L’armée réquisitionnée pour rénover une piscine municipale à Tunis
Le président de la République, Kais Saïed, s’est rendu le 16 février à la piscine municipale de la place Pasteur, dont la rénovation est à la charge d’un établissement bancaire sous la supervision du génie militaire relevant de Forces armées militaires, « avec la contribution de ses compétences », précise un communiqué du Palais de Carthage. L’opposition dénonce « une disproportion de moyens au service d’un coup de com’ électoraliste ».
Inopinée, la visite fut « l’occasion pour le chef de l’Etat de discuter avec un certain nombre de citoyens des moyens et des délais fixés pour ce projet de rénovation, et de s’enquérir de leurs préoccupations ». C’est probablement là un aveu implicite concédé par la communication du Palais : anecdotique, la piscine municipale de la capitale, certes laissée à l’abandon des décennies durant, n’est en réalité que le prétexte à autre chose, en l’occurrence l’un des ressorts de la gouvernance populiste qui agit systématiquement par réaction aux faits divers, rarement par anticipation.
Car nul besoin d’être un fin observateur de l’actualité tunisienne pour comprendre que ce qui a motivé ladite visite inopinée, c’est le récent et malheureux échec cuisant du champion olympique tunisien Ayoub Hafnaoui aux mondiaux de natation au Qatar. L’étonnante contre-performance agite en effet depuis quelques jours les plateaux des médias nationaux, qui ont comme souvent dans ces cas-là évoqué la question des négligences des politiques publiques notamment en matière d’infrastructures sportives. Conformément à la réputation acquise par ce que ses détracteurs appellent « une présidence facebookienne », qui agit par improvisation, au gré des indignations collectives ponctuelles sur les réseaux sociaux, le déplacement présidentiel n’a pas tardé.
Et force est de constater que cela fonctionne ! Plaire aux foules politiquement naïves et recueillir leur totale adhésion est somme toute chose aisée lorsque quelques photos suffisent, avec la désormais habituelle photo enlaçant un enfant, pour montrer que l’on s’active et que l’on se soucie des générations futures.
La rhétorique surannée du redresseur de torts
Pour l’opposant et ancien député Zied Ghanney, « face à sa propre impuissance chronique, l’actuel pouvoir s’est inventé un narratif simpliste et imparable censé répondre à toutes les crises. Un « ils », indéfini, constitué de « vilains corrompus » sans jamais en dévoiler l’identité précise, serait à l’origine de tous nos maux, y compris les chantiers inachevés par manque de moyens » […] Ainsi « les finances publiques ne seraient pas en piètre état pour cause de mauvaise gestion, non, mais parce qu’on nous aurait volé.

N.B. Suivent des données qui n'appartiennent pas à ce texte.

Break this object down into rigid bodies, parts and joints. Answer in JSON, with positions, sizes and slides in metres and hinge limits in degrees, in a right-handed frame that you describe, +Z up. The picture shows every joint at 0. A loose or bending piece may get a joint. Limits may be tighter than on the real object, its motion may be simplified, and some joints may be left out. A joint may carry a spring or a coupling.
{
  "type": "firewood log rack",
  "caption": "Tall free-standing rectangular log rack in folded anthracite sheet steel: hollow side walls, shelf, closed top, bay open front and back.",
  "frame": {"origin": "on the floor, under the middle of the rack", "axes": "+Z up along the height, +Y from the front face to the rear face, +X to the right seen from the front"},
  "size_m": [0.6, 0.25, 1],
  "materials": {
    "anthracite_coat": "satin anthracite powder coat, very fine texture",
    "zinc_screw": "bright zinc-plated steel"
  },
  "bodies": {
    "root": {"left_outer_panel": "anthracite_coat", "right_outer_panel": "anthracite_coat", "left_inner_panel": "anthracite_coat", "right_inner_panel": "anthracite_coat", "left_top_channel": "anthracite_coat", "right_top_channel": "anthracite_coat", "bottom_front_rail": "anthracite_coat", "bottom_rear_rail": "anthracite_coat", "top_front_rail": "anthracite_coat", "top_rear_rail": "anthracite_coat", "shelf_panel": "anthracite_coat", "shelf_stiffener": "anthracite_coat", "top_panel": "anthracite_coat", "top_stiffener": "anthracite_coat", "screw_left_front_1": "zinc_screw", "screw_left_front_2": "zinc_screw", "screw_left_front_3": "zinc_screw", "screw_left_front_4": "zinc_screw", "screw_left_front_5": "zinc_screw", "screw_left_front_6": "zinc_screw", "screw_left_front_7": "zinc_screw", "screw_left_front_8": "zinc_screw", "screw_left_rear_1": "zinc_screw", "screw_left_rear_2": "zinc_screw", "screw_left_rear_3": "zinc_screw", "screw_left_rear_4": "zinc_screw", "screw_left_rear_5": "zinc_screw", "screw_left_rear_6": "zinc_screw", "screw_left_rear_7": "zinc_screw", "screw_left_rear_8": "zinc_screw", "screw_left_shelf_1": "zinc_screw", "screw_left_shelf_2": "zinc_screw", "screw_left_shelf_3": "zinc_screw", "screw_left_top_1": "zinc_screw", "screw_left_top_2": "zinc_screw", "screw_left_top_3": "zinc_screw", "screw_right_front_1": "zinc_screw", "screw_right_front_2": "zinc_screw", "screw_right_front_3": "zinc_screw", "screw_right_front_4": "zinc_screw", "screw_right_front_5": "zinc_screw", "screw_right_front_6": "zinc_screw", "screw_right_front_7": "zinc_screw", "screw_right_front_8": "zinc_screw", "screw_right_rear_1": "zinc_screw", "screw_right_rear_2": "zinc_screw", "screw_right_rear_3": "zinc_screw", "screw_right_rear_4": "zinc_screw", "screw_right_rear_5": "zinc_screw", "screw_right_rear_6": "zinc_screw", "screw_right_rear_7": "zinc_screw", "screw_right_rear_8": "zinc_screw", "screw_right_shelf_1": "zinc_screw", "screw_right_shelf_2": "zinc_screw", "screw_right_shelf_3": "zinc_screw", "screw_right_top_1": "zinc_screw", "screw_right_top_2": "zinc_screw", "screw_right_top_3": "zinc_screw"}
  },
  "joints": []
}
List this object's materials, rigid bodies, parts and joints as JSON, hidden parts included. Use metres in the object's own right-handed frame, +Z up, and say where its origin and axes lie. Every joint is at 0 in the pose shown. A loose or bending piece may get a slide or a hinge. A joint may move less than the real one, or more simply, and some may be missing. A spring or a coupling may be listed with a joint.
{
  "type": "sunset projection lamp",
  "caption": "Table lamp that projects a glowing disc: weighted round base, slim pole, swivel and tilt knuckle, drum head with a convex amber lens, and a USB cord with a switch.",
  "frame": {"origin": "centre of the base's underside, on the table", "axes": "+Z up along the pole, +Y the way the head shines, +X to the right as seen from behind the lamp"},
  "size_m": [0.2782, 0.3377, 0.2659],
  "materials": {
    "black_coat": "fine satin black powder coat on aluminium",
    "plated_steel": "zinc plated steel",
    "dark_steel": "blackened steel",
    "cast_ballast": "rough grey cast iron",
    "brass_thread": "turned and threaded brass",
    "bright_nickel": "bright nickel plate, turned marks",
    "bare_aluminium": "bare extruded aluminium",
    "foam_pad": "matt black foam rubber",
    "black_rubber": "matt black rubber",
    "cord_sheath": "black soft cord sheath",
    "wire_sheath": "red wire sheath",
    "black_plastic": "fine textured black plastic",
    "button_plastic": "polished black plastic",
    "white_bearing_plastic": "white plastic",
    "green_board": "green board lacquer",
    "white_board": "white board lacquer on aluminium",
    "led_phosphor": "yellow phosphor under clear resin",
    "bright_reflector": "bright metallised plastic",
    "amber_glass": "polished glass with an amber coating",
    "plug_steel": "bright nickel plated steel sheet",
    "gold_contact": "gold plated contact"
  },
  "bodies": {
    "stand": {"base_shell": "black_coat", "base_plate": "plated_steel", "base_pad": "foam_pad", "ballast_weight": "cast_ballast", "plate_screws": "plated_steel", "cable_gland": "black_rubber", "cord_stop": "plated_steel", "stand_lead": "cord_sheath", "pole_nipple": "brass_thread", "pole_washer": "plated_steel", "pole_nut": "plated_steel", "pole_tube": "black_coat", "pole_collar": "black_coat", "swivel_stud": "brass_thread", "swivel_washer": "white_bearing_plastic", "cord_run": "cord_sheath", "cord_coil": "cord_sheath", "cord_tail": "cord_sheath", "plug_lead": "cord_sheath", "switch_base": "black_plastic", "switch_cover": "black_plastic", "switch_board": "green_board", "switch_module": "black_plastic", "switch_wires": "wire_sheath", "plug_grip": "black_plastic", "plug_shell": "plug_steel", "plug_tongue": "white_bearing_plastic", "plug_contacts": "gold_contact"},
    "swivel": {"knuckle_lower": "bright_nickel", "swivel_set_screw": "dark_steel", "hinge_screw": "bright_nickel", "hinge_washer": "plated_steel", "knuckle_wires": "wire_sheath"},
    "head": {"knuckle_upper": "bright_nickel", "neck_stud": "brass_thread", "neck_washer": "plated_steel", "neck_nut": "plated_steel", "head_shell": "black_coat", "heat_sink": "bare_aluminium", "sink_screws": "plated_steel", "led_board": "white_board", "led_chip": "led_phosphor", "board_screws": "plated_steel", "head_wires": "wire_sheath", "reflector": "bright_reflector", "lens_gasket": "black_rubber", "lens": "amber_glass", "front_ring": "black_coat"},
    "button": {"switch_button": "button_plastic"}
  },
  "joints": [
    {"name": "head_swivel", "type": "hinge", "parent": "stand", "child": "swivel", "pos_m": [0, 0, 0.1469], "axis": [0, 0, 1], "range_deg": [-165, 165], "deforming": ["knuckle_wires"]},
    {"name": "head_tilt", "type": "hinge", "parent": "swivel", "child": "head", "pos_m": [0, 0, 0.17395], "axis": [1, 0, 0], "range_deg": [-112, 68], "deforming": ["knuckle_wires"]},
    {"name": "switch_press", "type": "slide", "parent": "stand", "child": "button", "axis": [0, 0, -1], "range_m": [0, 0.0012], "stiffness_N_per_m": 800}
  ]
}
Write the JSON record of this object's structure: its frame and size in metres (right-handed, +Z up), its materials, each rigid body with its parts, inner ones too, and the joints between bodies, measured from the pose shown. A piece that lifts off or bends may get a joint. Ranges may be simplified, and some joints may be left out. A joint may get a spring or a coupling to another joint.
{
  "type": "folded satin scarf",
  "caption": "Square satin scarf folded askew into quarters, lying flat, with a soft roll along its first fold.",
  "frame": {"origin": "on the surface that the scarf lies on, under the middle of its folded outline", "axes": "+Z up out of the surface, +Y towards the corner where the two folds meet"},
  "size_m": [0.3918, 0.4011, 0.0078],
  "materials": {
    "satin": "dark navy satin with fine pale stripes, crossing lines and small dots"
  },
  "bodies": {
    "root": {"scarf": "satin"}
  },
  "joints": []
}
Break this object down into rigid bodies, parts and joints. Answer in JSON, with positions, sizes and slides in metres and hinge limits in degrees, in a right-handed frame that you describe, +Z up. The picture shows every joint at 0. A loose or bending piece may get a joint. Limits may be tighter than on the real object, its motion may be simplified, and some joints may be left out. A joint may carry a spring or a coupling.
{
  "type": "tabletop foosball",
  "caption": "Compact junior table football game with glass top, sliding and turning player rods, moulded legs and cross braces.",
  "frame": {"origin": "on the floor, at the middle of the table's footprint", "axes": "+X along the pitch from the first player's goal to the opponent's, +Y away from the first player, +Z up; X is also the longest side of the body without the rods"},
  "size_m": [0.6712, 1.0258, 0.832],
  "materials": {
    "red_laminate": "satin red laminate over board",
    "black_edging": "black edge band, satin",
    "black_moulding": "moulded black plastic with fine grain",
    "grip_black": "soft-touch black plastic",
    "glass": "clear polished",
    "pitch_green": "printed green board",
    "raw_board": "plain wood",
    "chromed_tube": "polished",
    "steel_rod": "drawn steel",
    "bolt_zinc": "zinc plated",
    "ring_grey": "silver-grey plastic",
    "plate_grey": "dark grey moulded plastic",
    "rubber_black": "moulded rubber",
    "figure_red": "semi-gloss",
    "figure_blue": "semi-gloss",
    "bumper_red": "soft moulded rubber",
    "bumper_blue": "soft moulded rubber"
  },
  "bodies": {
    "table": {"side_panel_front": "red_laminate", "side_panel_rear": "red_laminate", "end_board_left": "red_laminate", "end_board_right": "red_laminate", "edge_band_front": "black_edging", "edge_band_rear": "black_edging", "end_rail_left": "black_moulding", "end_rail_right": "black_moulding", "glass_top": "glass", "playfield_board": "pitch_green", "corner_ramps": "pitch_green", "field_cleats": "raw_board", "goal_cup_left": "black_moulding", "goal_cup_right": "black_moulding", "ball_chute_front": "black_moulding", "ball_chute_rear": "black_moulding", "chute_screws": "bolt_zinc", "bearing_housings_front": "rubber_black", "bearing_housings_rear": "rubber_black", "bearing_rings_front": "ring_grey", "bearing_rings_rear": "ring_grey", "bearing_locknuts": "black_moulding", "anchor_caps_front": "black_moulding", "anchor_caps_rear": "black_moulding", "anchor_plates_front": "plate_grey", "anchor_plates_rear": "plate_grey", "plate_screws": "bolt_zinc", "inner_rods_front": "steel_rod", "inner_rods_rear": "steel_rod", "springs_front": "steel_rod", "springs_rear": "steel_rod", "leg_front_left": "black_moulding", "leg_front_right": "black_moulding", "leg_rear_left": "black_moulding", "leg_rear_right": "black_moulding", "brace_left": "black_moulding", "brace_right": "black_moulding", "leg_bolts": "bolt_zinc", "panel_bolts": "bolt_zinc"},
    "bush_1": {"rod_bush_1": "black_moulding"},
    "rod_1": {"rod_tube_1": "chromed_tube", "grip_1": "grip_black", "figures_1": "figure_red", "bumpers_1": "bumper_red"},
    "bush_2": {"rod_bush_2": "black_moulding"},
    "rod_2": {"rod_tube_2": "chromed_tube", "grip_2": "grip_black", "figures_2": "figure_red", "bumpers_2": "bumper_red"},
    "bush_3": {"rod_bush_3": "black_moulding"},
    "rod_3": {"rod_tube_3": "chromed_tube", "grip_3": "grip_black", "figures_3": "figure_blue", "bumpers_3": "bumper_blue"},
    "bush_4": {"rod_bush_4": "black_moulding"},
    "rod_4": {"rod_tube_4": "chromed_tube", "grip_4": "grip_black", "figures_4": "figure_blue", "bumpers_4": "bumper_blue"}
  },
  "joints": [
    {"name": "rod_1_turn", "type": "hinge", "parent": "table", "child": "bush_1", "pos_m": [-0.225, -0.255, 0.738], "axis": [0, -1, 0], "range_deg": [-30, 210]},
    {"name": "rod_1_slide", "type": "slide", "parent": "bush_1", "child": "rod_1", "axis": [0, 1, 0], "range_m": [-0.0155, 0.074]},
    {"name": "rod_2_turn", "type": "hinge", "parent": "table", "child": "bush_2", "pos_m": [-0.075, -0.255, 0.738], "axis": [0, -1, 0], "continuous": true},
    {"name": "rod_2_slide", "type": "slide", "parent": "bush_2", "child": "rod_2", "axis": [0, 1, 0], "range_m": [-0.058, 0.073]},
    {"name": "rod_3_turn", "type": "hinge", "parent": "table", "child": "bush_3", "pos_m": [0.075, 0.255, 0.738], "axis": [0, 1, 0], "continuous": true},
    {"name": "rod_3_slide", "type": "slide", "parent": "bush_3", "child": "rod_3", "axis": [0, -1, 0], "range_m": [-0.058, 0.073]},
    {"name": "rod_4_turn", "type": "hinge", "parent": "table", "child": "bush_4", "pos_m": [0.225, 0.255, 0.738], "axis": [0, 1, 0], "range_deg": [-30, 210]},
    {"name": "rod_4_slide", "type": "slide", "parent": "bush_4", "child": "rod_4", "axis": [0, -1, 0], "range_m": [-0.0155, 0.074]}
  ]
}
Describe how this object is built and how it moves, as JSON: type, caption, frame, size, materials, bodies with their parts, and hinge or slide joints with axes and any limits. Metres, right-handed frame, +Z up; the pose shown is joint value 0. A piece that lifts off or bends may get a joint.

Une main invisible a volé le peuple… Un narratif qui garantit à son instigateur de rester longtemps au pouvoir, puisqu’il entretient l’espoir que justice sera rendue un jour et que le Guide de la nation punira les fauteurs ».
Pour Ghanney, ce même pouvoir d’inspiration quasi divine n’admet pas la contradiction et encore moins la nécessité de rendre des comptes, y compris à la presse à laquelle il n’accorde aucun entretien.
A huit mois de la très théorique date de l’élection présidentielle, il sera quoi qu’il en soit difficile pour les électeurs d’évaluer le bilan du mandat de Kais Saïed, en l’absence de débat télévisé inenvisageable au moment où la plupart des chefs de l’opposition sont soit incarcérés soit à l’exil, lorsqu’ils n’ont pas choisi de boycotter tout scrutin depuis 2021.